Omitting heparin prophylaxis in first 24 ICU hours associated with higher mortality (CHEST)
As you know, the risk for DVT and PE in the ICU are high. How high? Depends on how you count them.
Asymptomatic, ultrasound-surveillance-detected DVTs have an incidence of 5-10% during the ICU stay (from the PROTECT trial and a 2005 series), even when patients receive proper thromboprophylaxis. The incidence is even higher (up to 80%) in trauma and burn patients.
But, you might say, asymptomatic DVTs are a different, understudied entity that may not carry the historical risks of clinically detected DVT (many asymptomatic DVTs regress spontaneously, and the subsequent PE risk is not well known. Many orthopedists feel strongly about this).
What about clinically significant PEs?

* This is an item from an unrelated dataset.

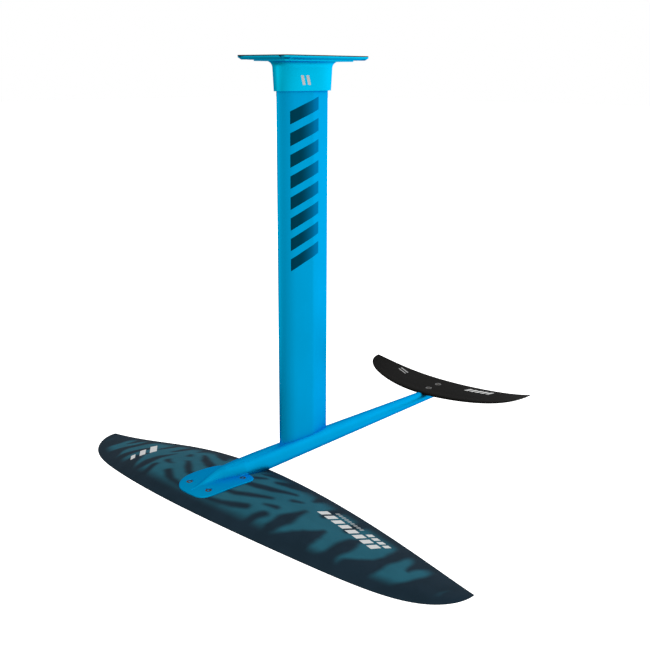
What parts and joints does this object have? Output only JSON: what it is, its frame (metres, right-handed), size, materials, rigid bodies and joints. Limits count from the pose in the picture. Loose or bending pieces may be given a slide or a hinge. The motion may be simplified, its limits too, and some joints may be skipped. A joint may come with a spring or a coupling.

They probably occur in ~1-2% of ICU patients who get appropriate thromboprophylaxis (also from PROTECT). I'm not aware if anyone knows the incidence of asymptomatic PEs, or what they might mean clinically (although there is evidence that some small PEs might be harmless and overdiagnosed generally).
The American College of Physicians recently contradicted the Joint Commission's edict that all hospitalized patients should receive thromboprophylaxis, based on compelling data showing excess harm from bleeding in low-risk patients. However, the data above should be fairly convincing that most critically ill patients are at significantly elevated risk for DVT/PE, and should receive thromboprophylaxis if there's no contraindication. Kwok Ho (of Australia's Royal Perth Hospital), Shaila Chavan and David Pilcher asked: What happens if critically ill patients don't get that thromboprophylaxis in the first 24 hours? They analyzed the ANZICS CORE database's records of 175,000 patients in 134 ICUs in Australia/New Zealand 2006-2010. About half of these were surgical admissions, most of those elective; no single ICU diagnosis dominated (~8% had septic shock, for example). The database has standard fields for thromboprophylaxis in the first 24 hours: "Yes," "No," "Contraindicated," or "Not Indicated." It's unclear to me after reading it how this was entered (did investigators read the charts and code it themselves, doubtful on 175,000 records, or did a data entry person or the treating physician do it during/after the hospitalization?) Results:
16% of patients had thromboprophylaxis omitted during the first 24 hours in the ICU, without any good reason. This was higher in rural (21%) and private (26%) hospitals.
Those who had prophylaxis omitted had higher ICU mortality (7.6% vs. 6.3%) and hospital mortality (11.2% vs. 10.6%). After adjusting for confounders & covariates, the odds ratio of death remained high at 1.22 in the no-prophylaxis group.
No data on the rates of DVT and PE among either group, and no mention of why, which is interesting to me since I would think this database would have that in it (it had abundant other data on diagnoses which they analyzed).
What could explain this? They suggest:
The lack of prophylaxis led to preventable death from PEs.
Omission of prophylaxis was a surrogate for lower quality of care generally, which led to excess deaths.
The patients with prophylaxis omitted were sicker -- but their APACHE scores were actually lower than those who got prophylaxis, so this seems less likely.
I would also suggest, data entry error by the private and rural hospitals, who could have provided proper prophylaxis and good care, but not documented it properly (either the provision of prophylaxis or the presence of contraindications), due to lower resources and less vested interest in academic studies. (I can't tell from the manuscript how likely this was.)
Clinical Takeaway: Pulmonary embolism remains a major preventable cause of death in hospitals. DVT and PE occur at high rates in critically ill patients, even when appropriate thromboprophylaxis is given. Previous studies have shown that omitting VTE prophylaxis for only 1-3 days significantly increases DVT risk in orthopedic/trauma patients. This very large observational study in a mixed medical-surgical population of critically ill patients suggests that omitting thromboprophylaxis for 24 hours in those without a contraindication may increase the risk for in-hospital death. This provides one more argument for checklists and care standardization measures, on this important clinical issue at least.
Ho K et al. Omission of Early Thromboprophylaxis and Mortality in Critically Ill Patients. A Multicenter Registry Study. CHEST 2011;140:1436-1446.